The annual statistics from Pakistan Sugar Mills Association for 2017-18 are out and make for a frank commentary. While the millers have complained of a bad year, the future does not appear to be as bleak.
Recall that in MY17, domestic sugar production grew like there was no tomorrow with an annual increase of 38 percent. This was at a time when domestic demand saw nominal change whereas international market was also witnessing record low prices.
With limited export potential, MY18 began with a surplus opening stock of 2.5 million tons (October 2017), roughly 48 percent of reported annual domestic demand. Any other industry would have seen a decline in raw material demand, but given the election year ahead, smart farmers knew that the incumbent government could not afford to mess around with the support price levels. And it didn’t.

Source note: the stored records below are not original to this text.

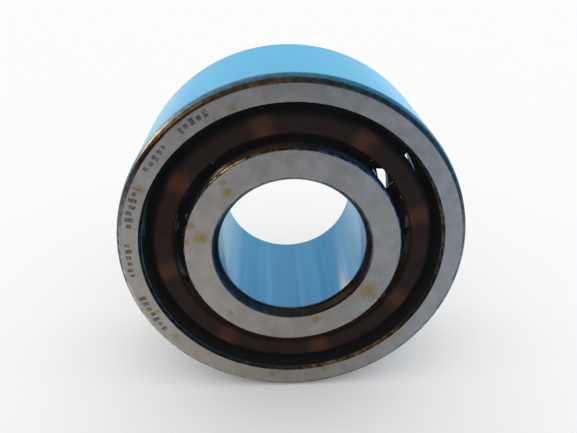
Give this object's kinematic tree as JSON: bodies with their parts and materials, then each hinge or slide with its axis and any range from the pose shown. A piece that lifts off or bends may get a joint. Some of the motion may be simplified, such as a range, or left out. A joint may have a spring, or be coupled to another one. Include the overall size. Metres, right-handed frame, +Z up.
{
  "type": "double-row angular contact ball bearing",
  "caption": "Open angular contact ball bearing: back-to-back ball rows between one-piece rings, moulded snap cages, plain bore for a shaft.",
  "frame": {"origin": "the bearing's centre: on the axis, halfway between the two faces", "axes": "+Y along the bearing's axis from the marked front face to the rear face, +Z up with the bearing standing on its outside diameter, +X completes the right-handed frame"},
  "size_m": [0.04, 0.0176, 0.04],
  "materials": {
    "outer_ring_steel": "satin",
    "inner_ring_steel": "satin",
    "ball_steel": "polished",
    "cage_plastic": "satin"
  },
  "bodies": {
    "outer_ring": {"outer_ring": "outer_ring_steel"},
    "inner_ring": {"inner_ring": "inner_ring_steel"},
    "cage_front": {"cage_front": "cage_plastic"},
    "cage_rear": {"cage_rear": "cage_plastic"},
    "ball_front_1": {"ball_front_1": "ball_steel"},
    "ball_front_2": {"ball_front_2": "ball_steel"},
    "ball_front_3": {"ball_front_3": "ball_steel"},
    "ball_front_4": {"ball_front_4": "ball_steel"},
    "ball_front_5": {"ball_front_5": "ball_steel"},
    "ball_front_6": {"ball_front_6": "ball_steel"},
    "ball_front_7": {"ball_front_7": "ball_steel"},
    "ball_front_8": {"ball_front_8": "ball_steel"},
    "ball_rear_1": {"ball_rear_1": "ball_steel"},
    "ball_rear_2": {"ball_rear_2": "ball_steel"},
    "ball_rear_3": {"ball_rear_3": "ball_steel"},
    "ball_rear_4": {"ball_rear_4": "ball_steel"},
    "ball_rear_5": {"ball_rear_5": "ball_steel"},
    "ball_rear_6": {"ball_rear_6": "ball_steel"},
    "ball_rear_7": {"ball_rear_7": "ball_steel"},
    "ball_rear_8": {"ball_rear_8": "ball_steel"}
  },
  "joints": [
    {"name": "inner_ring_spin", "type": "hinge", "parent": "outer_ring", "child": "inner_ring", "pos_m": [0, 0, 0], "axis": [0, 1, 0], "continuous": true},
    {"name": "cage_front_orbit", "type": "hinge", "parent": "outer_ring", "child": "cage_front", "pos_m": [0, 0, 0], "axis": [0, 1, 0], "continuous": true},
    {"name": "cage_rear_orbit", "type": "hinge", "parent": "outer_ring", "child": "cage_rear", "pos_m": [0, 0, 0], "axis": [0, 1, 0], "continuous": true},
    {"name": "ball_front_1_roll", "type": "hinge", "parent": "cage_front", "child": "ball_front_1", "pos_m": [0.01413, -0.0038, 0.00326], "axis": [-0.4872, 0.866, -0.1125], "continuous": true},
    {"name": "ball_front_2_roll", "type": "hinge", "parent": "cage_front", "child": "ball_front_2", "pos_m": [0.00768, -0.0038, 0.0123], "axis": [-0.265, 0.866, -0.424], "continuous": true},
    {"name": "ball_front_3_roll", "type": "hinge", "parent": "cage_front", "child": "ball_front_3", "pos_m": [-0.00326, -0.0038, 0.01413], "axis": [0.1125, 0.866, -0.4872], "continuous": true},
    {"name": "ball_front_4_roll", "type": "hinge", "parent": "cage_front", "child": "ball_front_4", "pos_m": [-0.0123, -0.0038, 0.00768], "axis": [0.424, 0.866, -0.265], "continuous": true},
    {"name": "ball_front_5_roll", "type": "hinge", "parent": "cage_front", "child": "ball_front_5", "pos_m": [-0.01413, -0.0038, -0.00326], "axis": [0.4872, 0.866, 0.1125], "continuous": true},
    {"name": "ball_front_6_roll", "type": "hinge", "parent": "cage_front", "child": "ball_front_6", "pos_m": [-0.00768, -0.0038, -0.0123], "axis": [0.265, 0.866, 0.424], "continuous": true},
    {"name": "ball_front_7_roll", "type": "hinge", "parent": "cage_front", "child": "ball_front_7", "pos_m": [0.00326, -0.0038, -0.01413], "axis": [-0.1125, 0.866, 0.4872], "continuous": true},
    {"name": "ball_front_8_roll", "type": "hinge", "parent": "cage_front", "child": "ball_front_8", "pos_m": [0.0123, -0.0038, -0.00768], "axis": [-0.424, 0.866, 0.265], "continuous": true},
    {"name": "ball_rear_1_roll", "type": "hinge", "parent": "cage_rear", "child": "ball_rear_1", "pos_m": [0.0118, 0.0038, 0.00842], "axis": [0.4071, 0.866, 0.2904], "continuous": true},
    {"name": "ball_rear_2_roll", "type": "hinge", "parent": "cage_rear", "child": "ball_rear_2", "pos_m": [0.00239, 0.0038, 0.0143], "axis": [0.0825, 0.866, 0.4931], "continuous": true},
    {"name": "ball_rear_3_roll", "type": "hinge", "parent": "cage_rear", "child": "ball_rear_3", "pos_m": [-0.00842, 0.0038, 0.0118], "axis": [-0.2904, 0.866, 0.4071], "continuous": true},
    {"name": "ball_rear_4_roll", "type": "hinge", "parent": "cage_rear", "child": "ball_rear_4", "pos_m": [-0.0143, 0.0038, 0.00239], "axis": [-0.4931, 0.866, 0.0825], "continuous": true},
    {"name": "ball_rear_5_roll", "type": "hinge", "parent": "cage_rear", "child": "ball_rear_5", "pos_m": [-0.0118, 0.0038, -0.00842], "axis": [-0.4071, 0.866, -0.2904], "continuous": true},
    {"name": "ball_rear_6_roll", "type": "hinge", "parent": "cage_rear", "child": "ball_rear_6", "pos_m": [-0.00239, 0.0038, -0.0143], "axis": [-0.0825, 0.866, -0.4931], "continuous": true},
    {"name": "ball_rear_7_roll", "type": "hinge", "parent": "cage_rear", "child": "ball_rear_7", "pos_m": [0.00842, 0.0038, -0.0118], "axis": [0.2904, 0.866, -0.4071], "continuous": true},
    {"name": "ball_rear_8_roll", "type": "hinge", "parent": "cage_rear", "child": "ball_rear_8", "pos_m": [0.0143, 0.0038, -0.00239], "axis": [0.4931, 0.866, -0.0825], "continuous": true}
  ],
  "couplings": [
    {"joint": "cage_front_orbit", "follows": "inner_ring_spin", "ratio": 0.39926},
    {"joint": "cage_rear_orbit", "follows": "inner_ring_spin", "ratio": 0.39926},
    {"joint": "ball_front_1_roll", "follows": "inner_ring_spin", "ratio": -2.0619},
    {"joint": "ball_front_2_roll", "follows": "inner_ring_spin", "ratio": -2.0619},
    {"joint": "ball_front_3_roll", "follows": "inner_ring_spin", "ratio": -2.0619},
    {"joint": "ball_front_4_roll", "follows": "inner_ring_spin", "ratio": -2.0619},
    {"joint": "ball_front_5_roll", "follows": "inner_ring_spin", "ratio": -2.0619},
    {"joint": "ball_front_6_roll", "follows": "inner_ring_spin", "ratio": -2.0619},
    {"joint": "ball_front_7_roll", "follows": "inner_ring_spin", "ratio": -2.0619},
    {"joint": "ball_front_8_roll", "follows": "inner_ring_spin", "ratio": -2.0619},
    {"joint": "ball_rear_1_roll", "follows": "inner_ring_spin", "ratio": -2.0619},
    {"joint": "ball_rear_2_roll", "follows": "inner_ring_spin", "ratio": -2.0619},
    {"joint": "ball_rear_3_roll", "follows": "inner_ring_spin", "ratio": -2.0619},
    {"joint": "ball_rear_4_roll", "follows": "inner_ring_spin", "ratio": -2.0619},
    {"joint": "ball_rear_5_roll", "follows": "inner_ring_spin", "ratio": -2.0619},
    {"joint": "ball_rear_6_roll", "follows": "inner_ring_spin", "ratio": -2.0619},
    {"joint": "ball_rear_7_roll", "follows": "inner_ring_spin", "ratio": -2.0619},
    {"joint": "ball_rear_8_roll", "follows": "inner_ring_spin", "ratio": -2.0619}
  ]
}
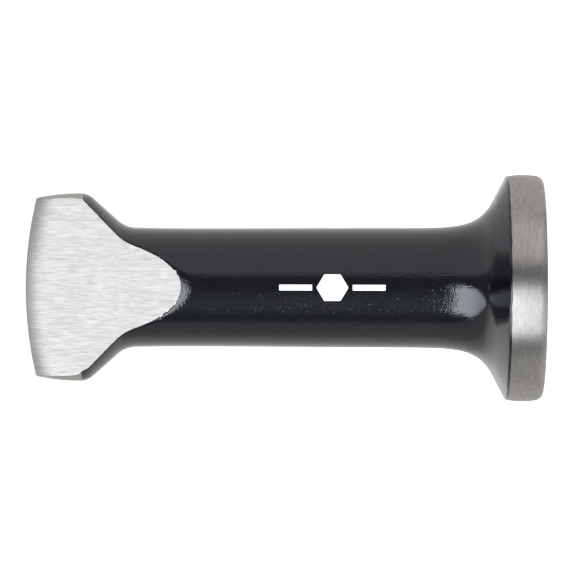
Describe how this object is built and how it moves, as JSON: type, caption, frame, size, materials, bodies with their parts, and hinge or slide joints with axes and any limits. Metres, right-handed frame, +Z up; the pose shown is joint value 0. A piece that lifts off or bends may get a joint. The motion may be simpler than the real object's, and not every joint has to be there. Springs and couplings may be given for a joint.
{
  "type": "brick bolster chisel",
  "caption": "Short one-piece forged steel chisel: broad crowned wedge blade, round black-lacquered shank and a wide flared striking head.",
  "frame": {"origin": "centre of the flat striking face, on which the tool stands", "axes": "+Z up the tool's axis from the striking face to the cutting edge; X across the blade; the blade's two flats face -Y and +Y"},
  "size_m": [0.06, 0.06, 0.1366],
  "materials": {
    "ground_steel": "ground bare steel, brushed along the blade and round the rim",
    "black_lacquer": "gloss black lacquer with a slight orange peel",
    "white_print": "satin white ink"
  },
  "bodies": {
    "root": {"forged_steel_body": "ground_steel", "lacquer_coat": "black_lacquer", "printed_hexagon": "white_print", "printed_bar_upper": "white_print", "printed_bar_lower": "white_print"}
  },
  "joints": []
}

As a result, despite surplus stock, area under sugarcane cultivation grew by more than 10 percent, to a highest ever 1.3 million hectares – forcing further decline in area under cotton plantation. Sitting at surplus inventory, millers refused to begin procurement and crushing well into October 2017, until the GoP announced substantive subsidy to make sector export-competitive (Read: Export that cost billions, published in these pages on January 22, 2018).
Hence, millers’ claim that the industry on average failed to breakeven appears exaggerated, given subsidy of Rs 20 billion, and exchange gains on rupee devaluation. Furthermore, cane utilization level remained at one of lowest rates in the past decade, just under 79 percent compared to 94 percent the previous year. Given 83 million tons of cane production last season, that’s crops worth roughly Rs 80 billion that went to waste. This also indicates that extending subsidy to the sector did not really help take the excess crop off the market.
And so, it appears that given government’s inaction on support price, millers have finally managed to teach growers a lesson. During MY19, area under sugarcane cultivation is expected to decline to a multiyear low of 1.1 million hectares, with sugarcane production expected to decline to MY15 levels – a 20 percent decline over last year.
Policymakers should not expect cane utilization levels to increase substantially this year either, considering that Sugar Advisory Board has failed to heed across-the-board calls for review of support price mechanism.
If there is no change in crop yield, expect no increase in sugar production levels either; considering the current crushing season has also opened with surplus stock of 2.4 million tons. And label what one may the sugar lobby, there is slight chance of another round of subsidy on exports. Domestic cost of production is estimated at $80 per ton higher than international sugar prices. Thus, exports cannot be expected to maintain last years’ level despite announcement of export quota, unless the provincial governments begin picking winners.
Falling cultivation and production may sound like a bad thing, but regular readers will note that this column has long argued for reduction in sugar production levels. In the past five years, sugarcane plantation has grown at the expense of cotton, adding to the misery of an already troubled textile sector.
The methods adopted by the industry may appear disagreeable, but it looks like sanity shall finally be restored to the sugar market, with production returning to equilibrium levels over the next two years. Given government’s failure to remove distortions from the market place, millers seem to have taken care of their self-interest themselves. Albeit after making half a million dollars at ex-chequer’s cost in the process. Hope this government learns from mistakes of the past rulers.